=== GIVEN PROBLEM ===
Locate each line containing the string "three" and copy it out.
☆ ☆ ☆
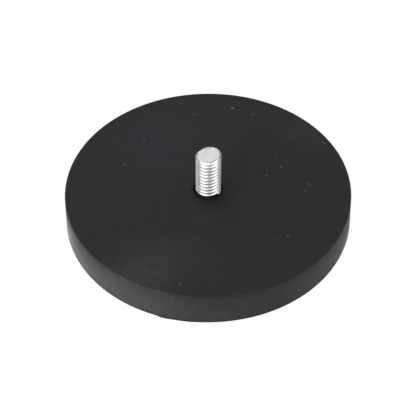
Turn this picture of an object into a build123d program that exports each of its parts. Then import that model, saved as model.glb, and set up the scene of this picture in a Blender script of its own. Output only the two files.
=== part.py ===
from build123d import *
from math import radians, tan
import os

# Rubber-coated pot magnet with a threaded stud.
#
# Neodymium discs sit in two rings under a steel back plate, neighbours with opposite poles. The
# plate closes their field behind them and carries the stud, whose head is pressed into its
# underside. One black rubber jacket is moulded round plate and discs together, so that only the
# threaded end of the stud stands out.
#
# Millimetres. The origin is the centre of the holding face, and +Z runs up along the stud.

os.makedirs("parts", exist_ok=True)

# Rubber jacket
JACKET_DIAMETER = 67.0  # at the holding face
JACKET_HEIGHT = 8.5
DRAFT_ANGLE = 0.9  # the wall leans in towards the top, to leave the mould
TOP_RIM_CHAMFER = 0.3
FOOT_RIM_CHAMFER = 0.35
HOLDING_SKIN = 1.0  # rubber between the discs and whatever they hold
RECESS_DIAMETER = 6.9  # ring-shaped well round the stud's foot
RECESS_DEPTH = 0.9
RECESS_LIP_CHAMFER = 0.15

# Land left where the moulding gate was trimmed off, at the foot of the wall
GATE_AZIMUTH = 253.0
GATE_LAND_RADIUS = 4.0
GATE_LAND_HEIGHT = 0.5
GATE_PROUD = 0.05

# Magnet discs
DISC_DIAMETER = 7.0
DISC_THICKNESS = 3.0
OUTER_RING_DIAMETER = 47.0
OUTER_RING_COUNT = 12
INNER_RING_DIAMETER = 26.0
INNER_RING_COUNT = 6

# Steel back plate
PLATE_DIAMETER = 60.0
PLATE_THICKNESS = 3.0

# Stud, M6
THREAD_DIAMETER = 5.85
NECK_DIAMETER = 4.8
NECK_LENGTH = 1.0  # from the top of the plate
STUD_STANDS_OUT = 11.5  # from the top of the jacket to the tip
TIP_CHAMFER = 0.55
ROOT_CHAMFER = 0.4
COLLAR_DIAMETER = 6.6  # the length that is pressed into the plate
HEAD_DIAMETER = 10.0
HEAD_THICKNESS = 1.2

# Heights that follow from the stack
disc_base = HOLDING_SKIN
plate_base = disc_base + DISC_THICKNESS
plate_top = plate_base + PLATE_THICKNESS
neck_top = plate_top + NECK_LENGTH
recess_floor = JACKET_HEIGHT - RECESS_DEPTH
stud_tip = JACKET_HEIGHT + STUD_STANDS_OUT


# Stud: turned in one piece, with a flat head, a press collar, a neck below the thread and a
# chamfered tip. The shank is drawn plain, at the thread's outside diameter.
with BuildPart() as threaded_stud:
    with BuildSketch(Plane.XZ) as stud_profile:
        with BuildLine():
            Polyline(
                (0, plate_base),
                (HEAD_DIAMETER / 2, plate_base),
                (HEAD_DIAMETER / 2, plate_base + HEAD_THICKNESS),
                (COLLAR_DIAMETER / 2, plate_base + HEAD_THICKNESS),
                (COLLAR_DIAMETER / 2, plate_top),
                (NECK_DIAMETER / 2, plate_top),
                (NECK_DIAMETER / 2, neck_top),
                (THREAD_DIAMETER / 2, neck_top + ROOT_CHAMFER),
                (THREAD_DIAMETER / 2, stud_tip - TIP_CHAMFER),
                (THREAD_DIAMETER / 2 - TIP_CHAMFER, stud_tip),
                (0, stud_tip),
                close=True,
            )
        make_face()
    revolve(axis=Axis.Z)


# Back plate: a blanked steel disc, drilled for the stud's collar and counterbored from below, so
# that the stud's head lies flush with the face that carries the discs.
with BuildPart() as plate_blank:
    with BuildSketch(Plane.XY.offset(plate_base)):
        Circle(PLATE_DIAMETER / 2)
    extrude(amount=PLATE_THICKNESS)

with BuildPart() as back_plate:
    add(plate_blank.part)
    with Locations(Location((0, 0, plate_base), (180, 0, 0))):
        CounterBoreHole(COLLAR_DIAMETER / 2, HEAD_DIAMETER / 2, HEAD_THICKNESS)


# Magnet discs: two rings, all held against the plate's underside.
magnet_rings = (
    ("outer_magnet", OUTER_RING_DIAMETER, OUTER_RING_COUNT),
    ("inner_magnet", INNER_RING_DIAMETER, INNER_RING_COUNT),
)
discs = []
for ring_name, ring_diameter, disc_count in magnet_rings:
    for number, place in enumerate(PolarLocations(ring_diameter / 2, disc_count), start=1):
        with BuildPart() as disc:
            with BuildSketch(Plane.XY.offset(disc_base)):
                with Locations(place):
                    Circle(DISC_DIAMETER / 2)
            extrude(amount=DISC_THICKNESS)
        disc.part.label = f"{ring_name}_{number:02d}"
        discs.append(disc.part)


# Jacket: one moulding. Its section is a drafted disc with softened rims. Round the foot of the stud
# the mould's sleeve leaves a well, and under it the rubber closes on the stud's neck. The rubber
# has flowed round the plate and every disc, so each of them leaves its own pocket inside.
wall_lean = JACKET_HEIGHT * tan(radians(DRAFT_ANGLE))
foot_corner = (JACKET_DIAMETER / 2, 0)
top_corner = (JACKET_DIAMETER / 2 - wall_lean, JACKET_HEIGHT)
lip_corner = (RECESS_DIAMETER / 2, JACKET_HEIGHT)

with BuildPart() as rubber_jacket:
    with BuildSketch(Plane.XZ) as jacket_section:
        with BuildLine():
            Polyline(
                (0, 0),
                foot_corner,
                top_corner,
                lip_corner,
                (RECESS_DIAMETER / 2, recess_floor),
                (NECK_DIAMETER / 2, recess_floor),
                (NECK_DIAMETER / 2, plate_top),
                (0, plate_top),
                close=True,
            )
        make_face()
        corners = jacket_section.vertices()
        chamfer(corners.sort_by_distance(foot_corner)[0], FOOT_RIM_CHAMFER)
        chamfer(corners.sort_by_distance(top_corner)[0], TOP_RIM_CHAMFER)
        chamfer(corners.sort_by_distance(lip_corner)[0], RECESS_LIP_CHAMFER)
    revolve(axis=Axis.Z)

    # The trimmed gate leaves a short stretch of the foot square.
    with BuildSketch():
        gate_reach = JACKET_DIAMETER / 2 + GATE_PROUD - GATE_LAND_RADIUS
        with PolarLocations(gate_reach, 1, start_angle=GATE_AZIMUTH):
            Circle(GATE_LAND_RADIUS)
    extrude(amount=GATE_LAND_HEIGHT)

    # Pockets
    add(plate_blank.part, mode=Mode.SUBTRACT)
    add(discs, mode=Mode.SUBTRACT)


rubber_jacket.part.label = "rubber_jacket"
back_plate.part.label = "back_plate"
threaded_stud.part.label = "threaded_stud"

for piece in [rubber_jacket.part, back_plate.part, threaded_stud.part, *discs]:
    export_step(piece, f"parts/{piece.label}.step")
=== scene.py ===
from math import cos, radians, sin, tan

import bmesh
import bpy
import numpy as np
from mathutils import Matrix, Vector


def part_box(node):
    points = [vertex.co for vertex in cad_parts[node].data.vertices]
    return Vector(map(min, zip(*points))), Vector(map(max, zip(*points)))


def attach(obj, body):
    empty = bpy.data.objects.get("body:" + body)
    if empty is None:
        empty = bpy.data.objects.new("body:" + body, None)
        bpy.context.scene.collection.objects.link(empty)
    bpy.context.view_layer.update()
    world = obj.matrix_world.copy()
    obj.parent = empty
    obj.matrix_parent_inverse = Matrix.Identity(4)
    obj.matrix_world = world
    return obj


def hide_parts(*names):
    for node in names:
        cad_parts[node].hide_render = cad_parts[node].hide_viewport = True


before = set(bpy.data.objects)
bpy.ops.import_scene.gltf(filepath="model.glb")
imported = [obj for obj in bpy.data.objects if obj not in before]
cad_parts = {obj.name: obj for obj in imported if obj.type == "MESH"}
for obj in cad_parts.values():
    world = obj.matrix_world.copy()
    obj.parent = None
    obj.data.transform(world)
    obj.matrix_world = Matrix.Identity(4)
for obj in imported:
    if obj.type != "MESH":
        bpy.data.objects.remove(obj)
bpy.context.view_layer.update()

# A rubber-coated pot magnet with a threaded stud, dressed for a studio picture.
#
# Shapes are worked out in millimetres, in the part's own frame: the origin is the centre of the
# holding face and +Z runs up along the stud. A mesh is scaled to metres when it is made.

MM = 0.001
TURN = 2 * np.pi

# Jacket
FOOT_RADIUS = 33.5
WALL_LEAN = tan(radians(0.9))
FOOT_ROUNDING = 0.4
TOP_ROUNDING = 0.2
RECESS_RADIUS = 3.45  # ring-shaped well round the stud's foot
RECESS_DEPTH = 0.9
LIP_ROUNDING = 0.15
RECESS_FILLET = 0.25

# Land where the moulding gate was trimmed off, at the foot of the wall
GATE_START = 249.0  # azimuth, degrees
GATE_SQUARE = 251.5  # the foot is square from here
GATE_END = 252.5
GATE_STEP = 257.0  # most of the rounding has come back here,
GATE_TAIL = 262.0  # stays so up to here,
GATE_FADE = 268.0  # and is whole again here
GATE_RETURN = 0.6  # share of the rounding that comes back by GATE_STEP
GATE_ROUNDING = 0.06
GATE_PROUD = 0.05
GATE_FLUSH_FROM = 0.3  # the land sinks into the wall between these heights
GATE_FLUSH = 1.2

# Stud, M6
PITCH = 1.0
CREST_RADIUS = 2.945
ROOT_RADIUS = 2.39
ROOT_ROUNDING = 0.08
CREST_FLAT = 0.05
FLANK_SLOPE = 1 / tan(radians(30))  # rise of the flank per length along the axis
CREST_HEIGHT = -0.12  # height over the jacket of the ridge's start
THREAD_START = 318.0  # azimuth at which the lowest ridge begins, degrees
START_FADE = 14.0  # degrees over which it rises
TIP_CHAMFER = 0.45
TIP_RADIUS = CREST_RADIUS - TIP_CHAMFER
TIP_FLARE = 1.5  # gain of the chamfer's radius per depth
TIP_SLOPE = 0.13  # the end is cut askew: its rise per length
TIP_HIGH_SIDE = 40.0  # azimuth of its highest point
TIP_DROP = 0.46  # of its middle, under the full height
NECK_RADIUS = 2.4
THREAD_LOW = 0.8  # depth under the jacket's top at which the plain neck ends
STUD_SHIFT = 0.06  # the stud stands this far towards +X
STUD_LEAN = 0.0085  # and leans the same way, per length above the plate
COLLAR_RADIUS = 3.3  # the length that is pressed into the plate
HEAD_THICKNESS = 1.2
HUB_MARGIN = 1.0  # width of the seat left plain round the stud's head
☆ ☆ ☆
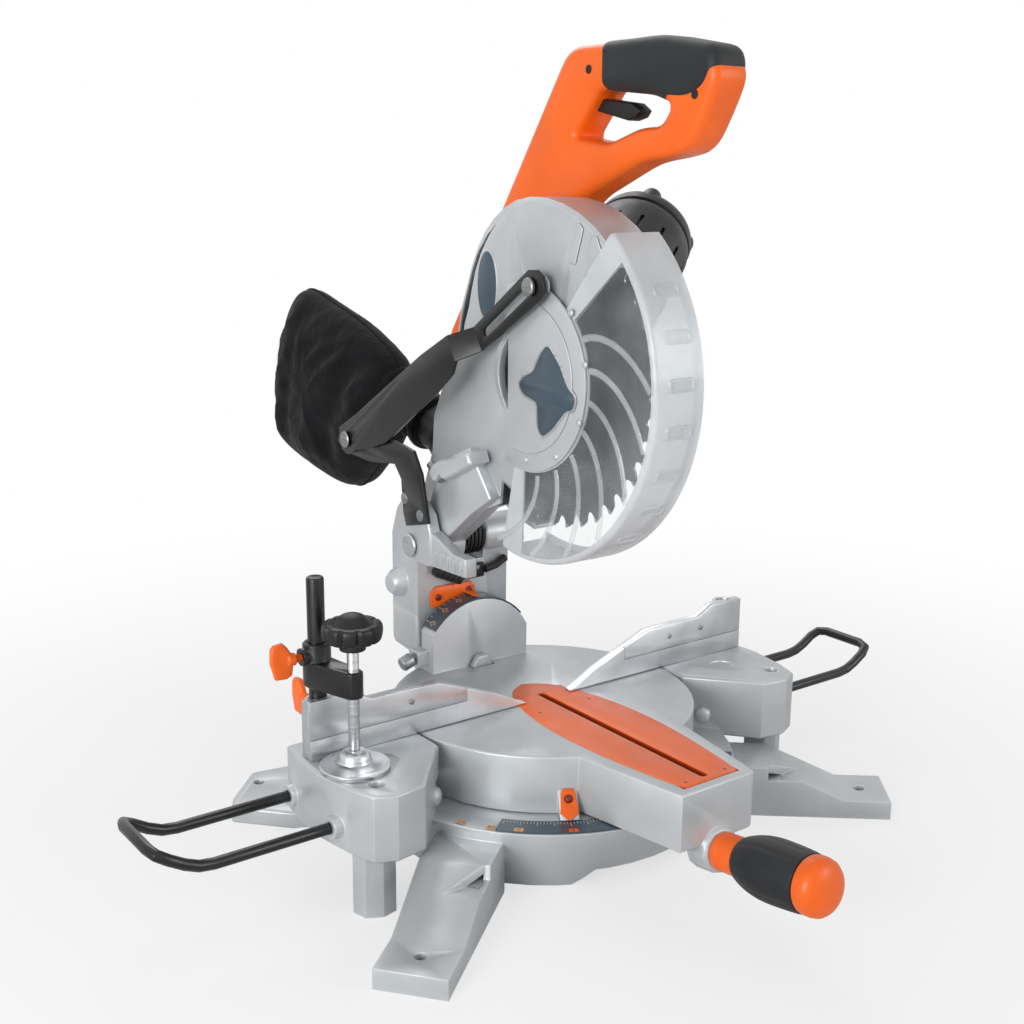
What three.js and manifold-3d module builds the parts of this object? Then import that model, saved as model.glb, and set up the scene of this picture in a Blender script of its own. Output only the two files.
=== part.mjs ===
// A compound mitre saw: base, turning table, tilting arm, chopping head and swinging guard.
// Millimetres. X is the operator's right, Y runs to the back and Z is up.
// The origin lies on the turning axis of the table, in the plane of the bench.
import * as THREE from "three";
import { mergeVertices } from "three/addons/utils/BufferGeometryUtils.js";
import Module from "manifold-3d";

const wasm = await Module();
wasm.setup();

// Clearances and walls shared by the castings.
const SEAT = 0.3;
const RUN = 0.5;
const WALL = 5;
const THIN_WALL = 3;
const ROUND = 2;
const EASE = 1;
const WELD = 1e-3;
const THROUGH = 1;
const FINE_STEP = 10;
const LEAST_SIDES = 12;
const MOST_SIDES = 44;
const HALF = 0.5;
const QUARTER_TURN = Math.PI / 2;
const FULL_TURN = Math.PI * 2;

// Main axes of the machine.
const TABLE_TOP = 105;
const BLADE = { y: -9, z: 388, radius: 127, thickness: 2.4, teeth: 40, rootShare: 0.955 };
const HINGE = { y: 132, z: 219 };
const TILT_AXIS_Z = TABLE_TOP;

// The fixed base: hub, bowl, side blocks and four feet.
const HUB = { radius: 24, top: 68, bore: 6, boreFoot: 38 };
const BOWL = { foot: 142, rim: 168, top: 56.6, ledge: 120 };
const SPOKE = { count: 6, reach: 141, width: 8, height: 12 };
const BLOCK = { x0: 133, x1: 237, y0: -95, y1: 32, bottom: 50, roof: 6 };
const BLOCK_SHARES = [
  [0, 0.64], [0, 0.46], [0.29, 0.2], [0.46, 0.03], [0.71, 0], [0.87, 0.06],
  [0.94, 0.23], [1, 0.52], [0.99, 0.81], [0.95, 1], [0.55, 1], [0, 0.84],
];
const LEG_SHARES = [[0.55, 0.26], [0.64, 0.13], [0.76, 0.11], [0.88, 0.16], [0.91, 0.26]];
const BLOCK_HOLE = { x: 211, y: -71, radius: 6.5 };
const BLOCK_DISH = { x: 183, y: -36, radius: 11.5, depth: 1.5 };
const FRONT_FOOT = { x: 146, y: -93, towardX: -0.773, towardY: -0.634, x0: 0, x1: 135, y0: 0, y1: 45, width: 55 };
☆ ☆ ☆
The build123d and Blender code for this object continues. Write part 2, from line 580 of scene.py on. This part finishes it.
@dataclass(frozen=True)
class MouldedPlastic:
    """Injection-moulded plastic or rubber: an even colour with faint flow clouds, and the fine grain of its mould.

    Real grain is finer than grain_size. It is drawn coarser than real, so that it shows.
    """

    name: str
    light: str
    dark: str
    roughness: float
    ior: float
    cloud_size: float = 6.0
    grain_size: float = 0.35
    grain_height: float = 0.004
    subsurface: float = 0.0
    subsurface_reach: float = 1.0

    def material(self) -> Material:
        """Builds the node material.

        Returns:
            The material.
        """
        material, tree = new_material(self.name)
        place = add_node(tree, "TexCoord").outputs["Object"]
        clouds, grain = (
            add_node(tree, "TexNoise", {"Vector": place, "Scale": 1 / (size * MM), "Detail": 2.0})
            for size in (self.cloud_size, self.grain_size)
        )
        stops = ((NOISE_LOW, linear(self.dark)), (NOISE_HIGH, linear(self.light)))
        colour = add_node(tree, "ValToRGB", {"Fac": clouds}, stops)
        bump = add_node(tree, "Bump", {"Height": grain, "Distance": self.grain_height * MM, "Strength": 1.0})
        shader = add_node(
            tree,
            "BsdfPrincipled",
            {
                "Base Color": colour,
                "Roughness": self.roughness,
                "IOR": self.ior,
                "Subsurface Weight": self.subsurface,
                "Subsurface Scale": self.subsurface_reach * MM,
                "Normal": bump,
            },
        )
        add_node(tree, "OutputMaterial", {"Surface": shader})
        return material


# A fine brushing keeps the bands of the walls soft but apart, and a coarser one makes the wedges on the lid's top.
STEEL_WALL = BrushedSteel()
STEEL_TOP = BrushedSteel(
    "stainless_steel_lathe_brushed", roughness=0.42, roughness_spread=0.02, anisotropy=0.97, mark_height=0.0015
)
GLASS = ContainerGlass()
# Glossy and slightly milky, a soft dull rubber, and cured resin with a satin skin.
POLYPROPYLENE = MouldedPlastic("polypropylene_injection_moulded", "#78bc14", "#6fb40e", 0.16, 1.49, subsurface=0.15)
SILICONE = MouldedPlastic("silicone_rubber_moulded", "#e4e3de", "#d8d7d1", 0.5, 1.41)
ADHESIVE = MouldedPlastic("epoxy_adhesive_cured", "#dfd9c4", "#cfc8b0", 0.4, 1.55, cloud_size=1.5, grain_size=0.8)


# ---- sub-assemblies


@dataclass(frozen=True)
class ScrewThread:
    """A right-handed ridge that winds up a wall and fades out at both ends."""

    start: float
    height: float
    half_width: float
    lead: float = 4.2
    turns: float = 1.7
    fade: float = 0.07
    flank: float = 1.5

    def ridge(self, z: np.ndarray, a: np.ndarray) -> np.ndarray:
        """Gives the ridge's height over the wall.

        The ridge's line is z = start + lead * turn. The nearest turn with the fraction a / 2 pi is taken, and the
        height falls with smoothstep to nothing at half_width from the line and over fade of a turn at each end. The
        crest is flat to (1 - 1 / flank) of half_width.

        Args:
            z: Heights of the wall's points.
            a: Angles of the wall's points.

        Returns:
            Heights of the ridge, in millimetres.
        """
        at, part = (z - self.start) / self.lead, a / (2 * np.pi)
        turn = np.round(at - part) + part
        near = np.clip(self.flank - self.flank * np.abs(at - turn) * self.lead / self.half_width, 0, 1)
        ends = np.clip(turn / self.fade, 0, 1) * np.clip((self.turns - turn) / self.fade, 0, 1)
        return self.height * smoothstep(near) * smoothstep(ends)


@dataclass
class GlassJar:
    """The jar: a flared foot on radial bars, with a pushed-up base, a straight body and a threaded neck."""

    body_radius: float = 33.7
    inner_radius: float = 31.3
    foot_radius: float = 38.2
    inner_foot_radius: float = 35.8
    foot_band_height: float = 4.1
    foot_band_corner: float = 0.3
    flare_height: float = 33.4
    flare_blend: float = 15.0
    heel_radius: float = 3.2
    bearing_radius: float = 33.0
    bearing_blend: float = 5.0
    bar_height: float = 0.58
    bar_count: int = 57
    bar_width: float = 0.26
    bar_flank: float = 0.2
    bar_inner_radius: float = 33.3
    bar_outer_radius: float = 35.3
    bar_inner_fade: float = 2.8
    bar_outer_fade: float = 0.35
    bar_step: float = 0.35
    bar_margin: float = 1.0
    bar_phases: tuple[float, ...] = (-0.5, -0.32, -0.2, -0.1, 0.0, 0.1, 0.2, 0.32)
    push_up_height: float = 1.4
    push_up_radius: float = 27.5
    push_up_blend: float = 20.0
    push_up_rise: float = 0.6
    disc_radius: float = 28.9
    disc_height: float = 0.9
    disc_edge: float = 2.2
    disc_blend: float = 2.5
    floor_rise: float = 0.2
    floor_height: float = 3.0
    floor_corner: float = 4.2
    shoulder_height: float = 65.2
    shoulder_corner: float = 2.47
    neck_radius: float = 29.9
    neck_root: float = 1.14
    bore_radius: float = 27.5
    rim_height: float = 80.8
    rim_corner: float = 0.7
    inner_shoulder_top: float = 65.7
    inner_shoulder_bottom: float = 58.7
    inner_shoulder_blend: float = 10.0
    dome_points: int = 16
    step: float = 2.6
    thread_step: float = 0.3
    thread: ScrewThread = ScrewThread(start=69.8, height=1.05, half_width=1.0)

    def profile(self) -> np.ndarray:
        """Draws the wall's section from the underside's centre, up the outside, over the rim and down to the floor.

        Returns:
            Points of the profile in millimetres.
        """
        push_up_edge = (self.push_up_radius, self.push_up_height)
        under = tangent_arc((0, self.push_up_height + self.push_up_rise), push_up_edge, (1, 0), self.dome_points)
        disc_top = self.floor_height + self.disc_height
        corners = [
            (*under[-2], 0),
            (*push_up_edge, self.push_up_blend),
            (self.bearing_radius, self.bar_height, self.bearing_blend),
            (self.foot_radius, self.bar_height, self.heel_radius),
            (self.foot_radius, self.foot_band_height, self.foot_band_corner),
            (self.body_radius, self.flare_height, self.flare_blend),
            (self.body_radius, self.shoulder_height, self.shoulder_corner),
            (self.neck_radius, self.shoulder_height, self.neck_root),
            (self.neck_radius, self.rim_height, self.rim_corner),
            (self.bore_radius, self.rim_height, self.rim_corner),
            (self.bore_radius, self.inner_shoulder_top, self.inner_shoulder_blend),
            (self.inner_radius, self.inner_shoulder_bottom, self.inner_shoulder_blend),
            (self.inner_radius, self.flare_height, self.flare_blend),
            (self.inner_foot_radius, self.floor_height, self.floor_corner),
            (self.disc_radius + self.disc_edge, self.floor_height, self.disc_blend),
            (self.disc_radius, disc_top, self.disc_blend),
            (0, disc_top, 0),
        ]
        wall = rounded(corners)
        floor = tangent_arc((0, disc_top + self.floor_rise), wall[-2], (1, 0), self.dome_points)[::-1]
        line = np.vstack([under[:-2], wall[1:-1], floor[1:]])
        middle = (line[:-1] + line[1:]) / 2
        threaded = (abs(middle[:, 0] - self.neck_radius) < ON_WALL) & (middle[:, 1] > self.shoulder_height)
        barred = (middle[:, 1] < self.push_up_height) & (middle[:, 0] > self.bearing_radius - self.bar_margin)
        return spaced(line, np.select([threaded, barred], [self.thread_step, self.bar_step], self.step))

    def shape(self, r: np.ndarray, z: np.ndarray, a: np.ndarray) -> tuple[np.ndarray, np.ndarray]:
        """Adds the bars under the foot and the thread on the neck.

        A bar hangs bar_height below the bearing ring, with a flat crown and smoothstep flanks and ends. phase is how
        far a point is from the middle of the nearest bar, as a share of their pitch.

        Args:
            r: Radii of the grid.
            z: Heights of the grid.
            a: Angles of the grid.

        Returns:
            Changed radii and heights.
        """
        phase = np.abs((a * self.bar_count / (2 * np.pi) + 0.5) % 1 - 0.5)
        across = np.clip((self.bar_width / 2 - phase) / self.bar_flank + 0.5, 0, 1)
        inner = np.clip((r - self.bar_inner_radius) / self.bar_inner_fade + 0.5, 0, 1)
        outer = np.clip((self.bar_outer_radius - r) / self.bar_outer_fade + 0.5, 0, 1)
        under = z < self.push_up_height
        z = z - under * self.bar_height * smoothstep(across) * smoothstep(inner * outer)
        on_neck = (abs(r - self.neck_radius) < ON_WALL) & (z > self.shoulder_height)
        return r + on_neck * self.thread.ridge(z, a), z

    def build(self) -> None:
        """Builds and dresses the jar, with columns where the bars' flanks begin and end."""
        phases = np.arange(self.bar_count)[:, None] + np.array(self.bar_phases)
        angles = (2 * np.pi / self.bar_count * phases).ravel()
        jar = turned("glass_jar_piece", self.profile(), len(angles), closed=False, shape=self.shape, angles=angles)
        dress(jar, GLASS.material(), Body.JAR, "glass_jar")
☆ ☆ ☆
=== SOLUTION ===
What three.js and manifold-3d module builds the parts of this object? Then import that model, saved as model.glb, and set up the scene of this picture in a Blender script of its own. Output only the two files.
import * as THREE from "three";
import { mergeVertices } from "three/addons/utils/BufferGeometryUtils.js";